- _Task directions_: In the material below, find how many lines contain the string "slide". Write only that number.

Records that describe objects
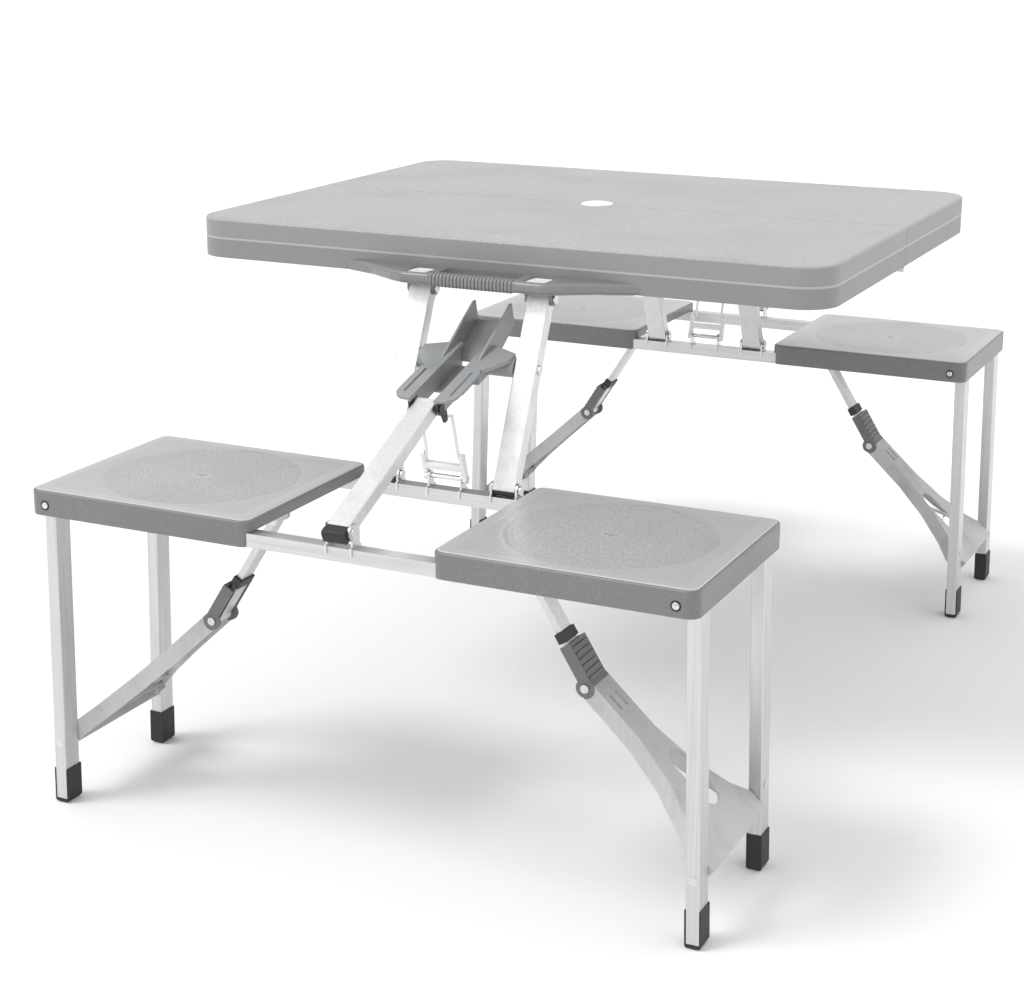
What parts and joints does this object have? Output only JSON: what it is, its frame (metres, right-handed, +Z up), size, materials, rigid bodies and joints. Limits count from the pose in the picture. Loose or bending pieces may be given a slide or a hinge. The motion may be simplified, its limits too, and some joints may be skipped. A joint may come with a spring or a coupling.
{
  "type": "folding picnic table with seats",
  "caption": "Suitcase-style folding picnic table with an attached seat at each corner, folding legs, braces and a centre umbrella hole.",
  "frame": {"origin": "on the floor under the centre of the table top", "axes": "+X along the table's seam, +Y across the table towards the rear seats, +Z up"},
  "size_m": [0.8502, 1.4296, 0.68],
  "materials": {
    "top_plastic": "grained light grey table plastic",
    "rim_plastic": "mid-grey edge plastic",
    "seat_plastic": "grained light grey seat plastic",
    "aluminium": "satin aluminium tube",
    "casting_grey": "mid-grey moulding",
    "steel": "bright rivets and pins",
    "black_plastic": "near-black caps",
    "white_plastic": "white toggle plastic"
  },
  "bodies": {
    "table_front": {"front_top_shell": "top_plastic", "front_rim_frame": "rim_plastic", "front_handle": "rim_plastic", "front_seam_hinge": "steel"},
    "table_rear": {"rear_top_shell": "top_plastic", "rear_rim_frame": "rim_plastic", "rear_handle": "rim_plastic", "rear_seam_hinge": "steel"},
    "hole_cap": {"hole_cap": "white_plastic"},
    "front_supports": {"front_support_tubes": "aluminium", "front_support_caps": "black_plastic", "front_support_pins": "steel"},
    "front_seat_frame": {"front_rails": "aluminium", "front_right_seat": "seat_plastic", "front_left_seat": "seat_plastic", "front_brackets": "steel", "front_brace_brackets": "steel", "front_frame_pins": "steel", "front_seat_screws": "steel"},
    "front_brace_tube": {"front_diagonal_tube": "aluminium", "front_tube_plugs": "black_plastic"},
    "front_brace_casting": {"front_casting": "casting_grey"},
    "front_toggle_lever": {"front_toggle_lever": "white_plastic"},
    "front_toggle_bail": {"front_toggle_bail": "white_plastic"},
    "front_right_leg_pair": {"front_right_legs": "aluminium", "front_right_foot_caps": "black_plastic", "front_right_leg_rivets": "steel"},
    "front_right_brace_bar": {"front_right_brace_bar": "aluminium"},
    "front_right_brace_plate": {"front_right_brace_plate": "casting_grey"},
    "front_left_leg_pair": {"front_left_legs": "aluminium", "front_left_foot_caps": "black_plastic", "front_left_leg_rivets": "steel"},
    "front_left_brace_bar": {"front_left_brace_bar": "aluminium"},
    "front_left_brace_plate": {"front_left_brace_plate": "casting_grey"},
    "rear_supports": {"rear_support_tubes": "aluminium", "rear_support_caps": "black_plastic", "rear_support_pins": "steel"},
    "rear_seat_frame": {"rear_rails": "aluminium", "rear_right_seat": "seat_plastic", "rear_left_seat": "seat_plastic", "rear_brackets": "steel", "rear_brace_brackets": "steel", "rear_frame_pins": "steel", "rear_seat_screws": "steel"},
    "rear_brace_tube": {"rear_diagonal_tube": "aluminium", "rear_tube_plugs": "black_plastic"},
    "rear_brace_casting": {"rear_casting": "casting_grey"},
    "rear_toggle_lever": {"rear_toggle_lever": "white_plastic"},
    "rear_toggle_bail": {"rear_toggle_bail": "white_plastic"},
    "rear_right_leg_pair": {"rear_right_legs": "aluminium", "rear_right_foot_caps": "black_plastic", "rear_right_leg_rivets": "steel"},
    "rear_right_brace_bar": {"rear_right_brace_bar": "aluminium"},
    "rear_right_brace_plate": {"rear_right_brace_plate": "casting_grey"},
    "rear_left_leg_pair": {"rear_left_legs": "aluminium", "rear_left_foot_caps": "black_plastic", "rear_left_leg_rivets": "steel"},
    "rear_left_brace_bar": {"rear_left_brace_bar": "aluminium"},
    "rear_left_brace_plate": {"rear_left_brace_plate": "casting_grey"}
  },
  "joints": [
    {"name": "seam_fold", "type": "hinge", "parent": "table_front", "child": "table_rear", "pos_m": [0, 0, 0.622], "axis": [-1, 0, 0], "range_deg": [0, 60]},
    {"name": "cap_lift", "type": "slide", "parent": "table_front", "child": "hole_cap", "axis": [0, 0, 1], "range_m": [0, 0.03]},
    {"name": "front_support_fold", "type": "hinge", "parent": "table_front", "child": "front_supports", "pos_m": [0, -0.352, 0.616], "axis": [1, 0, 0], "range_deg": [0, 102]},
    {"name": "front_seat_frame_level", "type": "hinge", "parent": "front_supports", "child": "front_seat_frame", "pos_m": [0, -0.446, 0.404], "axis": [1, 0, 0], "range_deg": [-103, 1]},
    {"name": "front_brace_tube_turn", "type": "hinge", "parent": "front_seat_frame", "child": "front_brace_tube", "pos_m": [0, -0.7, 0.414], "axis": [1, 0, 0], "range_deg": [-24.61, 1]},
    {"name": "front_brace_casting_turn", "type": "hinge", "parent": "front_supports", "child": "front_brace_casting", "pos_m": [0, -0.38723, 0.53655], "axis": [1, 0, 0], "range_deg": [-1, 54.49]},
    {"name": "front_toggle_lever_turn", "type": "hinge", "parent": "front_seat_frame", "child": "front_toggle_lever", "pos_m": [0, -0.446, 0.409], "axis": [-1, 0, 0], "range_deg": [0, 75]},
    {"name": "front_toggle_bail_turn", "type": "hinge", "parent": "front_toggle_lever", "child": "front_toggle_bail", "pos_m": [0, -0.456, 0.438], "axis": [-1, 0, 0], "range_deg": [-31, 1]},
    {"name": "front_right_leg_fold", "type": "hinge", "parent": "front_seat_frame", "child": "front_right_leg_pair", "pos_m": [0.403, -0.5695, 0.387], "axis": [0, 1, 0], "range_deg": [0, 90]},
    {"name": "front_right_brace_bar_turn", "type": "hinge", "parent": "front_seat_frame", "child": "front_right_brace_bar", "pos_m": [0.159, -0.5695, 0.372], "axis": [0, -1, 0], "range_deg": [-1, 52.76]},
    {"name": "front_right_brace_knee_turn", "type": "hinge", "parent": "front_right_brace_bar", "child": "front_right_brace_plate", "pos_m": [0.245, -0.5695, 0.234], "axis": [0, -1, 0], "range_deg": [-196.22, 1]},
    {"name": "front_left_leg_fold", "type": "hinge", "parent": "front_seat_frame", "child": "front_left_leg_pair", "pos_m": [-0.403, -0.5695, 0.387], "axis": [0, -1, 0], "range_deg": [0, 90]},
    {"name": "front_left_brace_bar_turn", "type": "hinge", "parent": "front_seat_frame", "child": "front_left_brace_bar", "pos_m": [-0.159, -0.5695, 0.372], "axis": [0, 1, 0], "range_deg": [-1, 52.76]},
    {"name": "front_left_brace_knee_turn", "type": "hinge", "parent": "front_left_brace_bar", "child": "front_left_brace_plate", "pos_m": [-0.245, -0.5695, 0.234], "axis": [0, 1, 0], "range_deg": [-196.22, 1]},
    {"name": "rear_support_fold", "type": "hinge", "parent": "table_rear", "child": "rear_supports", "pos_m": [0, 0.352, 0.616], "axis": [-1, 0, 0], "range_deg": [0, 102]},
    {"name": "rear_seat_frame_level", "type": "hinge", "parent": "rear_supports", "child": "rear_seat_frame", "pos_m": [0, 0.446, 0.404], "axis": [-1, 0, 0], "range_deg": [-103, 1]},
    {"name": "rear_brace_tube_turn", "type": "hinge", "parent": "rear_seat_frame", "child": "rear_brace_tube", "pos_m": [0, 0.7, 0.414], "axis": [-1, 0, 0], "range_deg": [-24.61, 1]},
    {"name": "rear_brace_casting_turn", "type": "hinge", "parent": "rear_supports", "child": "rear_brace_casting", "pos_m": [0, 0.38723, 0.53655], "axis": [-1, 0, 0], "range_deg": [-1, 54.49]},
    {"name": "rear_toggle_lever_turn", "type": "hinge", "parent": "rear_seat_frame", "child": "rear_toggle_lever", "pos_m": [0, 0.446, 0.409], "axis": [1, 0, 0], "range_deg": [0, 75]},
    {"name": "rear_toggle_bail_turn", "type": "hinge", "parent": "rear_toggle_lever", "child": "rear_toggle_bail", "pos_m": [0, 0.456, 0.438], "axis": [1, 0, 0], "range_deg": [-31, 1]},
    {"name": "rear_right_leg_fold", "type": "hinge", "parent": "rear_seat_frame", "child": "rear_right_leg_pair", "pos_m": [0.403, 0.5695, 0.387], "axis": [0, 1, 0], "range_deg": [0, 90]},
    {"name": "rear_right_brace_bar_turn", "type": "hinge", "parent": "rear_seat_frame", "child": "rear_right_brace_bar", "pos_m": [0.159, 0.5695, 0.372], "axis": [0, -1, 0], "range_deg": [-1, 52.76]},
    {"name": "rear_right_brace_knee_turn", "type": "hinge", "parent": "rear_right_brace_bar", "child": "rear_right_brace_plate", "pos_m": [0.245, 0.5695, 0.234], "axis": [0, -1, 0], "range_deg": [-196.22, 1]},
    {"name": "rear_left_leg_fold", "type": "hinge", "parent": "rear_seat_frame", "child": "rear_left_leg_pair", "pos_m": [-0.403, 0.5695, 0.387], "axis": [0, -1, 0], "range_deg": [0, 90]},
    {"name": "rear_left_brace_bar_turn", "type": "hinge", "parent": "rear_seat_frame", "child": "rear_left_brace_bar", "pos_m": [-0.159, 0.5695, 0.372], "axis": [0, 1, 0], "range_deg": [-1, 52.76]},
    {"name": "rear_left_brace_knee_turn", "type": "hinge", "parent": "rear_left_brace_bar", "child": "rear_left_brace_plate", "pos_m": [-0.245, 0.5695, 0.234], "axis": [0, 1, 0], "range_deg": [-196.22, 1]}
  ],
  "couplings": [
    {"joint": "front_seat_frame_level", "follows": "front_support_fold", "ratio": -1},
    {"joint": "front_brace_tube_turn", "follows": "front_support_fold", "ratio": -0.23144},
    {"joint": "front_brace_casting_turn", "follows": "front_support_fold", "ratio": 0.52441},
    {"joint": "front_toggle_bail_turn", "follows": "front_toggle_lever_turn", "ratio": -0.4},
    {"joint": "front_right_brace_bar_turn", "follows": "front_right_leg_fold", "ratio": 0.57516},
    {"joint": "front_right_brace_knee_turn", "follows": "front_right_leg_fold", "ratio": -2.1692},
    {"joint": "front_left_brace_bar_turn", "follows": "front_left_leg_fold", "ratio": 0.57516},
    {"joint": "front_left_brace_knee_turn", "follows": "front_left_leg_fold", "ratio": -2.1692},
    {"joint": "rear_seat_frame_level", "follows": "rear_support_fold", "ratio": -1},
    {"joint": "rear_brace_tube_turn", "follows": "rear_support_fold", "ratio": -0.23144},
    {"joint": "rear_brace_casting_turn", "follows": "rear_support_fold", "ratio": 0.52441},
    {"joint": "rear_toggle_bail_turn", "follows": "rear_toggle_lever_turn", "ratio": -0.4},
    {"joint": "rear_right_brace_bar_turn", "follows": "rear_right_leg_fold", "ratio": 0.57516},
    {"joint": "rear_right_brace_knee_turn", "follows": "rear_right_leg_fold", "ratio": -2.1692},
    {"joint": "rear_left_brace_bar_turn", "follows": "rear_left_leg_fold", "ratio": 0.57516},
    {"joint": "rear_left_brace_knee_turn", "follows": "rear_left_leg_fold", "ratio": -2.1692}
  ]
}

--

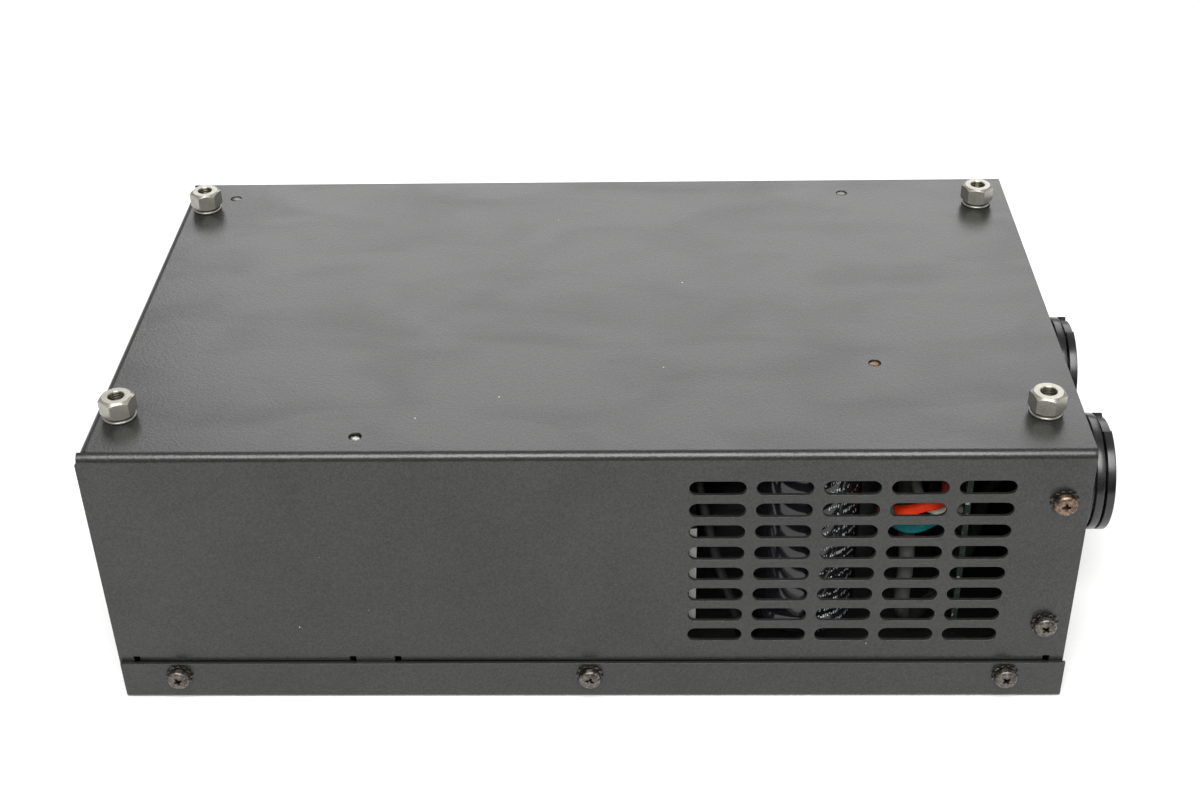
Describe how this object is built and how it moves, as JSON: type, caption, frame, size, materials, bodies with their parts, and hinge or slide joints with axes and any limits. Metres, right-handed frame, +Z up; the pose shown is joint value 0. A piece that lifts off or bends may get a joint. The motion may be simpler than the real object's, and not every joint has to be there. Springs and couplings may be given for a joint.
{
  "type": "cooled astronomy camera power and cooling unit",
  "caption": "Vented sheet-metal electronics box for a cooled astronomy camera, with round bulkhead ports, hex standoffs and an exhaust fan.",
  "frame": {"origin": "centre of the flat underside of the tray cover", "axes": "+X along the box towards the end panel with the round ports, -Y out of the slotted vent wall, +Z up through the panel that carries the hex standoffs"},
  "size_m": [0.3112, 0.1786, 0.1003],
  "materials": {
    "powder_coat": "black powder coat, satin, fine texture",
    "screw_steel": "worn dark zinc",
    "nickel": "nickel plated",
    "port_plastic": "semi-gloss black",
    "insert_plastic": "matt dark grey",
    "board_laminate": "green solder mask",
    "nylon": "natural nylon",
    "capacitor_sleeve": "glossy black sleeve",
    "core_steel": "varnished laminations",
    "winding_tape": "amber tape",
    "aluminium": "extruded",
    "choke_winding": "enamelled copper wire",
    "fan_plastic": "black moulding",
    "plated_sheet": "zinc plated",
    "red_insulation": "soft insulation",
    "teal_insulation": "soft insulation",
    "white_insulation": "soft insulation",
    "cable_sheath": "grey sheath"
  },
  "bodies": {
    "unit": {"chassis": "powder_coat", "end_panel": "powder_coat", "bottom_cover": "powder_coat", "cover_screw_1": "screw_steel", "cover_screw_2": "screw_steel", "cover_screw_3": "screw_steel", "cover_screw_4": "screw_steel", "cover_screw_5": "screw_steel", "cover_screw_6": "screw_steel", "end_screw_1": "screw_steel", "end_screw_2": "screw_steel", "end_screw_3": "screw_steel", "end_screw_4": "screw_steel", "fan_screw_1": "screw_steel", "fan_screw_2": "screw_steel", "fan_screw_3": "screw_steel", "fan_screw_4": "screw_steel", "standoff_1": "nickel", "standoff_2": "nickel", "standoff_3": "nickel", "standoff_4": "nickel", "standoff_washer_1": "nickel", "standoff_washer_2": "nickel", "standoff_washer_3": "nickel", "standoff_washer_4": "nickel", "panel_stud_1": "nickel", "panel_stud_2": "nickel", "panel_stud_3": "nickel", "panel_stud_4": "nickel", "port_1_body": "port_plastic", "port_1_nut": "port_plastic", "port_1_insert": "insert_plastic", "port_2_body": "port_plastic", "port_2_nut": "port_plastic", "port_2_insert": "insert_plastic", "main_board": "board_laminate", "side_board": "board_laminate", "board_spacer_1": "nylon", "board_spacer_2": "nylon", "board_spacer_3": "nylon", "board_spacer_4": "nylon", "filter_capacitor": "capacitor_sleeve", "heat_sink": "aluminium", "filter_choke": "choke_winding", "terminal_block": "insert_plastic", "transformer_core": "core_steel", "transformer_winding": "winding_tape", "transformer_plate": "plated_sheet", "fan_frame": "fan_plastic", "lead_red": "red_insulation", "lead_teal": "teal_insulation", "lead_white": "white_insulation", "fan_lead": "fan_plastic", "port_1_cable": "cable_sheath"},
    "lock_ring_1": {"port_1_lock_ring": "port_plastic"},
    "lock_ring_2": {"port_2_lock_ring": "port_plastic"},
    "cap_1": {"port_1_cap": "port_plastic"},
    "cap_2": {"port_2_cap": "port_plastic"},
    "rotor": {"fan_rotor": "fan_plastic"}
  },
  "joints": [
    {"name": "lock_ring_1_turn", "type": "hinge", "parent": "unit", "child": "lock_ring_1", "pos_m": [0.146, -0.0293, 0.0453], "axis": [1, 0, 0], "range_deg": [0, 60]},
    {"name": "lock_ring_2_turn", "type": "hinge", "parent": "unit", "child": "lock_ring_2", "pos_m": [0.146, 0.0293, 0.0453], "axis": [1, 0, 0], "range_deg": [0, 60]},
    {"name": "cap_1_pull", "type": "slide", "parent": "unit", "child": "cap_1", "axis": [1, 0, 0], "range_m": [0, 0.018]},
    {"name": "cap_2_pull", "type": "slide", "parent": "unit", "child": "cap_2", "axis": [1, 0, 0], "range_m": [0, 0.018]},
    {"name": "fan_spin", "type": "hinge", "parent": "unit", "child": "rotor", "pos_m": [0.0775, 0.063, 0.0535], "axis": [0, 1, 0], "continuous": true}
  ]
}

- _Exercise result_: 5